# Savage 99 308 help!



## cetchdawg (Oct 22, 2007)

My savage (lever action) 308 will not chamber the last three rounds and the first two sometimes dont want to chamber with out turning the gun over and doing a little shake?


----------



## HATCHETMAN (Mar 15, 2007)

Is it the Detachable box mag, or the rotary mag model?? Sounds like you have a spring that is weak. More rounds put more pressure on the mag spring, and load the first round or two, then as the mag empties it lessens spring tension, which makes it malfunction. Check that spring first...if not, you could have a burr somewhere that's hanging onto the shells in the mag well, etc. Had a .250 Savage years ago that had rotary mag problems...took it to a smith and he said he replaced a spring??


----------



## cetchdawg (Oct 22, 2007)

Thanks!
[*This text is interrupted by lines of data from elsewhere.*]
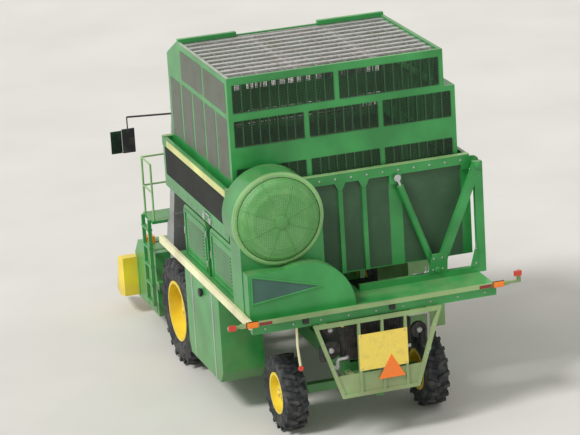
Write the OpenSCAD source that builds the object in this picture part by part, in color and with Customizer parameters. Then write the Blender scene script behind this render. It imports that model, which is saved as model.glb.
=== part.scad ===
// Self-propelled cotton picker with a telescoping mesh basket, standing on its wheels.
// +X points forward, +Y to the machine's left, +Z up, and the ground is at Z = 0.

/* [Overall] */
// Distance between the steered axle and the drive axle
wheelbase = 3700; // [3600:10:3900]
// From the steered axle back to the rear guard
rear_overhang = 1200; // [1180:10:1300]
// From the drive axle forward to the tips of the row dividers
front_reach = 3600; // [3500:10:3800]
// Distance between crop rows, and so between picking units
row_pitch = 965; // [950:5:980]

/* [Wheels] */
// Diameter of a drive tyre over its lugs
drive_tyre_d = 1800; // [1740:10:1820]
// Width of a drive tyre
drive_tyre_w = 520; // [480:10:530]
// Diameter of a drive rim at the bead
drive_rim_d = 980; // [900:10:1020]
// Middle of a drive wheel from the machine's middle
drive_wheel_y = 1620; // [1600:10:1640]
// Diameter of a steered tyre over its lugs
steer_tyre_d = 1200; // [1160:10:1220]
// Width of a steered tyre
steer_tyre_w = 380; // [340:10:390]
// Diameter of a steered rim at the bead
steer_rim_d = 620; // [580:10:660]
// Middle of a steered wheel from the machine's middle
steer_wheel_y = 1180; // [1175:5:1200]
// Kingpin from the machine's middle
kingpin_y = 920; // [905:5:925]
// Length of a steering arm
steer_arm = 200; // [180:5:210]
// Height of a tyre lug
lug_h = 38; // [25:1:42]
// Lugs on each side of a drive tyre
drive_lugs = 22; // [18:1:24]
// Lugs on each side of a steered tyre
steer_lugs = 18; // [14:1:20]

/* [Chassis] */
// Middle of a chassis rail from the machine's middle
rail_y = 450; // [430:5:460]
// Width of a chassis rail
rail_w = 100; // [80:5:110]
// Depth of a chassis rail
rail_h = 250; // [220:5:270]
// Underside of the chassis rails above the ground
rail_z = 1050; // [1040:5:1080]
// Top of the deck under the basket
deck_z = 2200; // [2180:5:2220]
// Thickness of the deck plate
deck_t = 50; // [40:2:60]
// Half the width of the deck and of the rear beam
deck_y = 2000; // [1960:5:2020]
// Length of a lift link between its pins
link_l = 600; // [560:5:620]
// Angle of the lift links below level as the head stands down
link_drop = 18; // [14:0.5:20]

/* [Basket] */
// Length of the basket
basket_l = 3450; // [3400:10:3500]
// Width of the basket's lower part
basket_w = 4000; // [3960:10:4040]
// From the steered axle back to the basket's rear wall
basket_back = 150; // [140:5:180]
// Bottom of the basket above the ground
basket_z = 2450; // [2440:5:2480]
// Top of the basket's lower part above the ground
basket_mid_z = 4080; // [4050:5:4120]
// Top of the raised roof above the ground
basket_top_z = 5800; // [5700:10:5900]
// Height at which the floor meets the left wall
floor_left_z = 3250; // [3200:10:3270]
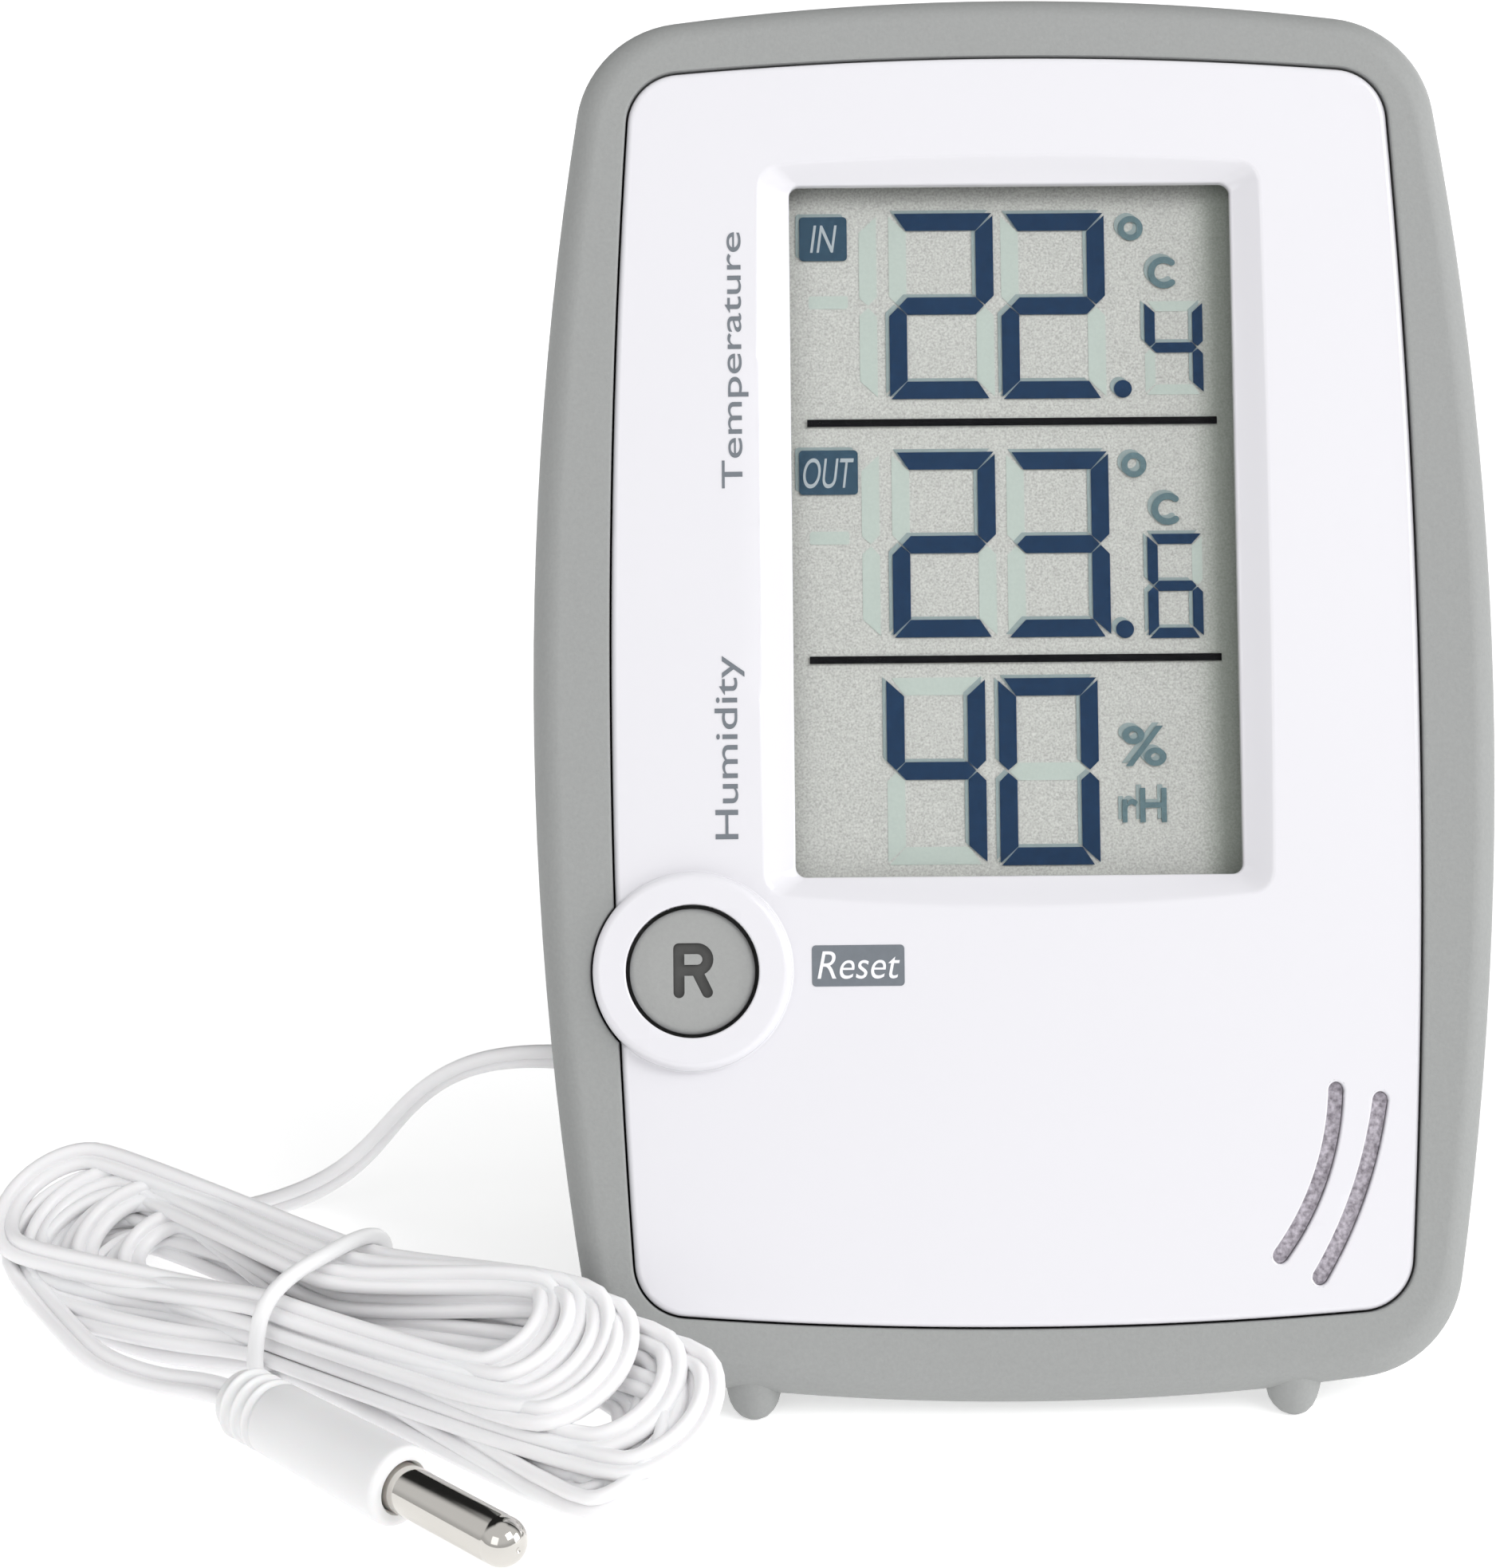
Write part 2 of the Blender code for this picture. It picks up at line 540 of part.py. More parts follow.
def make_screw(name, frame, mat, place, levels, radii):
    """A pan-head screw whose tip, seat and head top are at the given depths."""
    tip, seat, top = levels
    shank, head = radii
    profile = ((shank * 0.5, tip), (shank, tip + 0.8), (shank, seat), (head, seat), (head, top - 0.5),
               (head * 0.75, top))
    body = turned_bm(profile, 16)
    turn_and_move(body, "X", -90, (0, 0, 0))
    screw = add_object(name, mesh_from(body, name, 35), mat, frame)
    screw.location = Vector((place[0], 0, place[1])) * MM


# ---------------------------------------------------------------- cord and probe

def to_world(point):
    """Millimetres in the leaning instrument's frame to millimetres in the world."""
    x, y, z = point
    lean = radians(LEAN)
    lift = FOOT_Y * sin(lean) - FOOT_BOTTOM * cos(lean)
    return Vector((x, y * cos(lean) + z * sin(lean) - CENTRE_Y, z * cos(lean) - y * sin(lean) + lift))


def make_gland(frame, mat):
    """Small bush that holds the cord in the left wall."""
    bush = turned_bm(((3.0, 27.3), (3.0, 28.3), (1.9, 28.3), (1.9, 34.2), (1.7, 34.5)), 20)
    turn_and_move(bush, "Y", -90, (0, GLAND_Y, GLAND_Z))
    add_object("cord_gland", mesh_from(bush, "cord_gland", 35), mat, frame)


def make_cord_lead(mat):
    """The free cord from the gland, down to the ground and in behind the hank."""
    start = to_world((-34.8, GLAND_Y, GLAND_Z))
    route = [start, start + Vector((-2.5, 0, 0.1)), (-41.0, -5.6, 19.3), (-44.6, -2.2, 16.3),
             (-47.6, 1.4, 12.3), (-50.2, 4.4, 8.0), (-52.8, 6.8, 4.4), (-55.8, 7.8, 2.0),
             (-58.8, 7.0, 1.1), (-61.6, 5.0, 1.2),
             (-63.2, 3.0, 2.2), (-64.1, 1.75, 3.0)]
    tube("cord_lead", smooth_route(route, 2.2), CORD_RADIUS, mat)


def hank_outline():
    """A waisted outline with round ends, in the ground plane."""
    along = (HANK_RIGHT - HANK_LEFT)
    length = along.length
    along.normalize()
    across = Vector((-along.y, along.x))
    steps = 10
    outline = []
    ends = ((HANK_RIGHT, HANK_RIGHT_RADIUS, -pi / 2), (HANK_LEFT, HANK_LEFT_RADIUS, pi / 2))
    for centre, radius, turn in ends:
        for i in range(steps + 1):
            angle = turn + pi * i / steps
            outline.append(centre + along * radius * cos(angle) + across * radius * sin(angle))
        side = 1 if turn < 0 else -1
        for i in range(1, steps):
            t = 1 - i / steps if side > 0 else i / steps
            end_width = HANK_LEFT_RADIUS + (HANK_RIGHT_RADIUS - HANK_LEFT_RADIUS) * t
            width = HANK_WAIST + (end_width - HANK_WAIST) * abs(2 * t - 1) ** 1.5
            outline.append(HANK_LEFT + along * length * t + across * side * width)
    return outline


def make_hank(mats):
    """The tied bundle of cord as one plain solid, and the tie around its waist."""
    outline = hank_outline()
    levels = ((0.88, HANK_BOTTOM), (1.0, HANK_BOTTOM + 1.6), (1.0, HANK_TOP - 1.6), (0.88, HANK_TOP))
    middle = (HANK_LEFT + HANK_RIGHT) / 2
    rings = []
    for scale, z in levels:
        shrink = (1 - scale) * 9.0
        ring = []
        for point in outline:
            away = point - nearest_on_axis(point)
            inner = point - away.normalized() * shrink
            ring.append(Vector((inner.x - middle.x, inner.y - middle.y, z)))
        rings.append(ring)
    hank = add_object("cord_hank", mesh_from(loft(rings), "cord_hank", 40), mats["cord"])
    hank.location = Vector((middle.x, middle.y, 0)) * MM

    place = HANK_LEFT.lerp(HANK_RIGHT, TIE_AT)
    along = (HANK_RIGHT - HANK_LEFT).normalized()
    across = Vector((-along.y, along.x, 0))
    half_width = HANK_WAIST + 2 * GAP + TIE_RADIUS
    half_height = (HANK_TOP - HANK_BOTTOM) / 2 + GAP + TIE_RADIUS
    centre_z = (HANK_TOP + HANK_BOTTOM) / 2
    loop = []
    count = 40
    for i in range(count):
        angle = 2 * pi * i / count
        bulge = 0.48
        wide = abs(cos(angle)) ** bulge * (1 if cos(angle) > 0 else -1)
        tall = abs(sin(angle)) ** bulge * (1 if sin(angle) > 0 else -1)
        point = Vector((place.x, place.y, centre_z)) + across * half_width * wide
        loop.append(point + Vector((0, 0, half_height * tall)))
    ring_around(loop, TIE_RADIUS, "hank_tie", mats["cord"])


def nearest_on_axis(point):
    axis = HANK_RIGHT - HANK_LEFT
    t = (point - HANK_LEFT).dot(axis) / axis.length_squared
    return HANK_LEFT + axis * min(max(t, 0.0), 1.0)


def ring_around(loop, radius, name, mat):
    """A closed round-section ring through the given loop of points."""
    bm = bmesh.new()
    count = len(loop)
    sides = 8
    centre = sum(loop, Vector()) / count
    normal = (loop[0] - centre).cross(loop[count // 4] - centre).normalized()
    rows = []
    for i in range(count):
        tangent = (loop[(i + 1) % count] - loop[i - 1]).normalized()
        outward = tangent.cross(normal).normalized()
        row = []
        for k in range(sides):
            angle = 2 * pi * k / sides
            row.append(bm.verts.new(loop[i] + (outward * cos(angle) + normal * sin(angle)) * radius))
        rows.append(row)
    for i in range(count):
        near, far = rows[i], rows[(i + 1) % count]
        for k in range(sides):
            m = (k + 1) % sides
            bm.faces.new((near[k], near[m], far[m], far[k]))
    add_object(name, mesh_from(bm, name, 60), mat)


def probe_axis(distance):
    """The point this far in front of the probe body's rear face, in the world."""
    yaw = radians(PROBE_YAW)
    return PROBE_REAR + Vector((cos(yaw), sin(yaw), 0)) * distance


def make_probe(mats):
    """Ribbed plastic body, metal tip and the short cord between probe and hank."""
    pose = bpy.data.objects.new("probe_pose", None)
    bpy.context.scene.collection.objects.link(pose)
    pose.location = PROBE_REAR * MM
    pose.rotation_euler = (0, radians(90), radians(PROBE_YAW))
    profile = [(2.1, 0.0), (2.5, 0.25)]
    for i in range(3):
        start = 0.5 + 1.15 * i
        profile += [(2.72, start), (2.72, start + 0.65), (2.5, start + 0.8), (2.5, start + 1.0)]
    profile += [(2.72, 4.3), (3.0, PROBE_LENGTH - 0.6), (2.75, PROBE_LENGTH)]
    body = add_object("probe_body", mesh_from(turned_bm(profile, 24), "probe_body", 35), mats["probe"], pose)
    cut(body, turned_bm(((2.1, PROBE_LENGTH - 6.0), (2.1, PROBE_LENGTH + 3)), 24), "probe_socket")
    end = PROBE_LENGTH + PROBE_TIP_LENGTH
    tip = [(1.8, PROBE_LENGTH - 5.6)]
    for i in range(6):
        angle = pi / 2 * i / 6
        tip.append((1.8 * cos(angle), end - 1.8 + 1.8 * sin(angle)))
    tip.append((0.25, end - 0.02))
    add_object("probe_tip", mesh_from(turned_bm(tip, 20), "probe_tip", 50), mats["chrome"], pose)
    route = [(-72.9, -14.85, 2.3), (-71.9, -17.0, 1.3), (-70.0, -19.4, 1.0), (-67.2, -21.7, 1.0),
             (-64.2, -23.8, 1.3), (-61.2, -26.2, 2.4), probe_axis(-1.2), probe_axis(-GAP)]
    tube("probe_lead", smooth_route(route, 2.2), CORD_RADIUS, mats["cord"])


# ---------------------------------------------------------------- assembly

def make_materials():
    return {
        "grey": material("soft_grey", (0.36, 0.37, 0.365), 0.62),
        "grey_key": material("key_grey", (0.40, 0.405, 0.40), 0.55),
        "grey_hard": material("hard_grey", (0.36, 0.37, 0.365), 0.55),
        "white": material("gloss_white", (0.86, 0.86, 0.88), 0.15),
        "clear": material("clear_window", (0.9, 0.92, 0.92), 0.05),
        "lcd": material("lcd_glass", (0.55, 0.57, 0.54), 0.3),
        "rubber": material("contact_rubber", (0.35, 0.14, 0.16), 0.7),
        "board": material("board_green", (0.03, 0.16, 0.06), 0.45),
        "black": material("black_resin", (0.02, 0.02, 0.02), 0.4),
        "steel": material("bright_steel", (0.75, 0.75, 0.73), 0.3, 1.0),
        "chrome": material("probe_chrome", (0.8, 0.79, 0.76), 0.12, 1.0),
        "felt": material("vent_felt", (0.35, 0.32, 0.36), 0.95),
        "cell": material("cell_sleeve", (0.05, 0.12, 0.3), 0.35),
        "cord": material("cord_white", (0.82, 0.82, 0.84), 0.4),
        "probe": material("probe_white", (0.84, 0.84, 0.84), 0.35),
    }


def build():
    clear_scene()
    mats = make_materials()
    frame = bpy.data.objects.new("instrument_frame", None)
    bpy.context.scene.collection.objects.link(frame)
    frame.location = to_world((0, 0, 0)) * MM
    frame.rotation_euler = (radians(-LEAN), 0, 0)
    make_rear_housing(frame, mats["grey"])
    make_front_cover(frame, mats["white"])
    make_feet(frame, mats["grey"])
    make_display(frame, mats)
    make_circuit_board(frame, mats)
    make_sensors(frame, mats)
    make_reset_button(frame, mats)
    make_battery(frame, mats)
    make_stand(frame, mats["grey_hard"])
    make_screws(frame, mats["steel"])
    make_gland(frame, mats["grey_hard"])
    make_cord_lead(mats["cord"])
    make_hank(mats)
    make_probe(mats)


build()
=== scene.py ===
"""Looks for the indoor and outdoor maximum minimum thermometer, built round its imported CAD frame.

Sizes are in millimetres. Pieces of the instrument are made in its own leaning frame, where x is
right, y is the depth behind the rim's front and z runs up the face; the cord and the probe are
made in the row frame.
"""
import json
from math import atan2, ceil, copysign, cos, hypot, pi, radians, sin, sqrt

import bmesh
import bpy
from mathutils import Matrix, Vector


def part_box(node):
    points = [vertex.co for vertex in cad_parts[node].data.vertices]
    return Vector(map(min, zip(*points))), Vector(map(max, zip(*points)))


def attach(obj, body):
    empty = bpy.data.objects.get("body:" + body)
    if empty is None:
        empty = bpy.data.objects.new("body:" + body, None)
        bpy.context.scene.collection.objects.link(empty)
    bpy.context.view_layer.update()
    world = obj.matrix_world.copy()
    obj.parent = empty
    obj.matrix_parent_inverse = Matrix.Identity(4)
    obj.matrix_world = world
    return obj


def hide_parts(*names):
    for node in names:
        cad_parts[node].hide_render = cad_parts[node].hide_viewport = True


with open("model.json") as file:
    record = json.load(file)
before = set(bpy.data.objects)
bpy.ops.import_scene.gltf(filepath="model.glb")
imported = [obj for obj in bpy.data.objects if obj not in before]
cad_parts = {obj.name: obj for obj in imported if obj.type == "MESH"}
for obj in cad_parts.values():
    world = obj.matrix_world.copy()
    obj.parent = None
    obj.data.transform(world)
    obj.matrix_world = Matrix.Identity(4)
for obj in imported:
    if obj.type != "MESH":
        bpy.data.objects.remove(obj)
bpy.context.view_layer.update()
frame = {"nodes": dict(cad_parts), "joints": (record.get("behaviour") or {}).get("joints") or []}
nodes = frame["nodes"]

MM = 0.001
ROW = Matrix.Scale(MM, 4)
GAP = 0.3


def leaning_frame():
    """The instrument's own frame: its key slides straight back, and its housing starts at zero."""
    press = next(j for j in frame["joints"] if j["name"] == "reset_button_press")
    back = Vector(press["axis"]).normalized()
    right = Vector((1.0, 0.0, 0.0))
    up = right.cross(back)
    shell = [v.co for v in nodes["rear_housing"].data.vertices]
    origin = back * min(p.dot(back) for p in shell) + up * min(p.dot(up) for p in shell)
    columns = Matrix((right * MM, back * MM, up * MM)).transposed().to_4x4()
    return Matrix.Translation(origin) @ columns


FACE = leaning_frame()
FACE_INVERSE = FACE.inverted()


def face_box(node):
    """A CAD node's lowest and highest corner in the instrument's own frame, mm."""
    points = [FACE_INVERSE @ v.co for v in nodes[node].data.vertices]
    low = Vector([min(p[i] for p in points) for i in range(3)])
    high = Vector([max(p[i] for p in points) for i in range(3)])
    return low, high


def face_centre(node):
    low, high = face_box(node)
    return (low + high) / 2


# ---- camera

CAMERA_AT = Vector((-21.2, -277.86, 140.43)) * MM
CAMERA_ELEVATION = 19.88
CAMERA_HEADING = 0.244
CAMERA_ROLL = 0.427
CAMERA_LENS = 87.71


def make_camera():
    heading, tilt, roll = (radians(a) for a in (CAMERA_HEADING, CAMERA_ELEVATION, CAMERA_ROLL))
    view = Vector((sin(heading) * cos(tilt), cos(heading) * cos(tilt), -sin(tilt)))
    level = Vector((cos(heading), -sin(heading), 0.0))
    above = level.cross(view)
    right = level * cos(roll) - above * sin(roll)
    up = above * cos(roll) + level * sin(roll)
    data = bpy.data.cameras.new("camera")
    data.lens = CAMERA_LENS
    data.clip_start = 0.01
    camera = link("camera", data)
    camera.matrix_world = Matrix.Translation(CAMERA_AT) @ Matrix((right, up, -view)).transposed().to_4x4()
    bpy.context.scene.camera = camera


# ---- mesh helpers

def link(name, data):
    obj = bpy.data.objects.new(name, data)
    bpy.context.scene.collection.objects.link(obj)
    return obj


def piece(bm, name, material, matrix=FACE, smooth=35):
    """Make an object from a millimetre bmesh, with its faces pointing out."""
    bmesh.ops.recalc_face_normals(bm, faces=bm.faces)
    bm.transform(matrix)
    mesh = bpy.data.meshes.new(name)
    bm.to_mesh(mesh)
    bm.free()
    mesh.materials.append(material)
    obj = link(name, mesh)
    soften(obj, smooth)
    return obj


def soften(obj, angle=35):
    obj.data.shade_smooth()
    obj.data.set_sharp_from_angle(angle=radians(angle))


def fit(obj, body, slot, *replaced):
    """Put a piece on its body and in the place of CAD nodes; its slot is not used."""
    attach(obj, body)
    if replaced:
        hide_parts(*replaced)
    return obj


def evaluated_mesh(obj):
    graph = bpy.context.evaluated_depsgraph_get()
    return bpy.data.meshes.new_from_object(obj.evaluated_get(graph), depsgraph=graph)


def apply_modifiers(obj):
    mesh = evaluated_mesh(obj)
    obj.modifiers.clear()
    old = obj.data
    obj.data = mesh
    bpy.data.meshes.remove(old)
    mesh.name = obj.name


def bevel(obj, width, segments, angle):
    modifier = obj.modifiers.new("edge", "BEVEL")
    modifier.width = width * MM
    modifier.segments = segments
    modifier.limit_method = "ANGLE"
    modifier.angle_limit = radians(angle)
    modifier.miter_outer = "MITER_ARC"
    modifier.use_clamp_overlap = False
    apply_modifiers(obj)


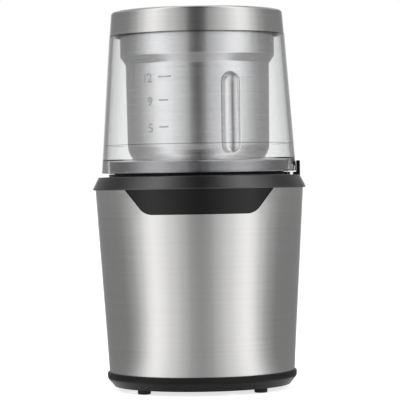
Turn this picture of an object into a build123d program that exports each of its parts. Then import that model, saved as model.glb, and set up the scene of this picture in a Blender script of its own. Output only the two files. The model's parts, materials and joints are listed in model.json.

I think it is a spring because it will rotate the first one fine and sometimes the second, but then the tension peters out. this is a model 99E.Do you think that the rotary could have been put in wrong? or is there something that should be done to it before it is put back in?
Thanks for your help!!!!


----------



## jimc (Dec 13, 2007)

cetchdawg said:


> Thanks! I think it is a spring because it will rotate the first one fine and sometimes the second, but then the tension peters out. this is a model 99E.Do you think that the rotary could have been put in wrong? or is there something that should be done to it before it is put back in?
> Thanks for your
> help {quote] I allso have a Savage with the rotary cartrige feed. I had the same problem with the 3rd. & 4th. round feeding up. All you need to do is buy a can off LPS spray lubricate and spray both ends off the rotary real well, while working the rotary with your fingers. Turn over and dump excess out and repeat this a couple times. I did this about 8 years ago and never had trouble since. Off corse, when I clean my 99 after hunting each year now, I spray each end off that rotary to keep it working freely. I am 95% sure this will fix you up. Good luck and only aim at what you intend to shoot. Jimc.


----------